23 nov 2011

Stanislas Lem, l'anti-Asimov

Submitted by Anonyme (non vérifié)

 

Google a fêté avec une petite saynète interactive l'anniversaire de la première publication de Stanislas Lem (1921-2006), il y a soixante ans.

C'est dans l'ordre des choses, Lem étant très connu pour Solaris, et surtout il représente un point de vue bourgeois très utile à l'idéologie dominante.

Ecrivain polonais de science-fiction, Lem est ainsi une figure très intéressante de par ce que sa littérature révèle, et plus particulièrement son œuvre maîtresse : Solaris.
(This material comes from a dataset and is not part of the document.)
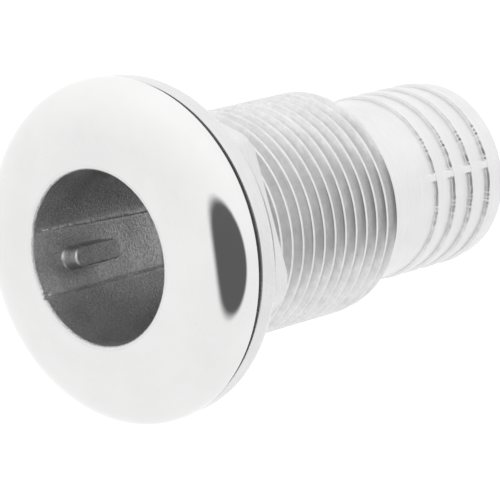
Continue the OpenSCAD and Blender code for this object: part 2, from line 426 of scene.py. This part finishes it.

Ce roman a connu une version cinématographique par Steven Soderbergh en 2002, avec Georges Clooney, un film d'une nullité crasse. Surtout qu'existait déjà un chef d'oeuvre, la version d'Andreï Tarkovski, en 1972.

Chef d'oeuvre ? En fait, oui, et non. Cette œuvre est une expression parmi la plus aboutie de la science-fiction soviétique, qui a été extrêmement productive.

Mais on y voit également toute l'influence de l'idéalisme permise par le révisionnisme après la mort de Staline.

Parapsychologie, spiritualité, existentialisme s'affirmaient en URSS... toutes les plaies qui existaient en Europe de l'Ouest et aux USA, où l'on célébrait dans les années 1960-1970 Uri Geller qui « tordait » les cuillères à la force de sa... pensée.

Stanislas Lem est en effet l'anti-Asimov. Asimov exprimait le point de vue que les individus allaient se fondre finalement dans le collectivisme, et Lem exprime le point de vue contraire.

Asimov décrit la possibilité, et même la nécessité, du développement humain dans les galaxies. Chez Lem, on a droit au principe du « fiasco », titre d'un de ses romans où justement des humains détruisent une planète et sa civilisation extra-terrestre par méfiance et impossibilité de communiquer (les extra-terrestres étaient des monticules et ne pouvaient pas réagir « logiquement » aux demandes humaines).

Dans Solaris, on a droit au même principe. La planète Solaris elle-même est « consciente », mais à l'état infantile, c'est l'exact inverse de la Gaïa consciente et bienveillante à la fin du processus des cycles d'Asimov.

Solaris, donc, tente de prendre contact avec des humains mais en donnant vie à leurs fantasmes. Apparaissent une fiancée suicidée, un fantasme sexuel, un enfant perdu... qui sont la réalisation matérielle de la plus profonde nostalgie des individus dans le vaisseau spatial à côté de Solaris.

Comme on le voit, on est pleine psychologie bourgeoise, le film soviétique de l'époque révisionniste, bien que magnifique, utilisant à fond ce principe.

« La voix de son maître » est un roman du même type : des savants tentent de chiffrer un message extra-terrestre ou tout au moins ce qui apparaît comme tel ; on a alors surtout un aperçu sur la psychologie des savants en question.

Ce roman de 1968 est l'exact opposé du magistral « Contact » de Carl Sagan, écrit 17 ans plus tard et qui lui se focalise sur la nocivité de l'opposition à la conquête des étoiles.

Enfin, un dernier roman connu de Lem est « La cybériade », une sorte de délire consistant en des nouvelles sur deux savants construisant des machines pour chasser des dragons, rendre amoureux, etc.

On a ici l'expression de la fascination bourgeoise pour la cybernétique – la même fascination qui fait qu'Asimov est mis en avant pour « I, Robot » plutôt que pour le cycle de Fondation (un film est censé être produit à l'horizon 2013, mais c'est un serpent de mer depuis des années).

Enfin, Lem a écrit une « somme technologique » (allusion à la « somme théologique de Thomas d'Aquin), rassemblement de pensées qui n'ont eu aucun impact intellectuel, et pour cause : on y trouve un questionnement sur la technologie déjà produit par toute une série de penseurs existentialistes et nihilistes (Heidegger, Ellul, etc.).

On a donc avec Lem un exemple parlant de décadence, une expression typique du révisionnisme se généralisant en URSS. Jamais un tel auteur n'aurait pu développer une telle activité insipide lorsque prédominait le réalisme socialiste.

Le film Solaris sorti en 1972 est quant à lui brillant, et il n'est pas difficile de voir en quoi son réalisateur est pétri de contradictions : d'un côté soviétique dans un sens positif, de l'autre russe dans la tradition idéaliste.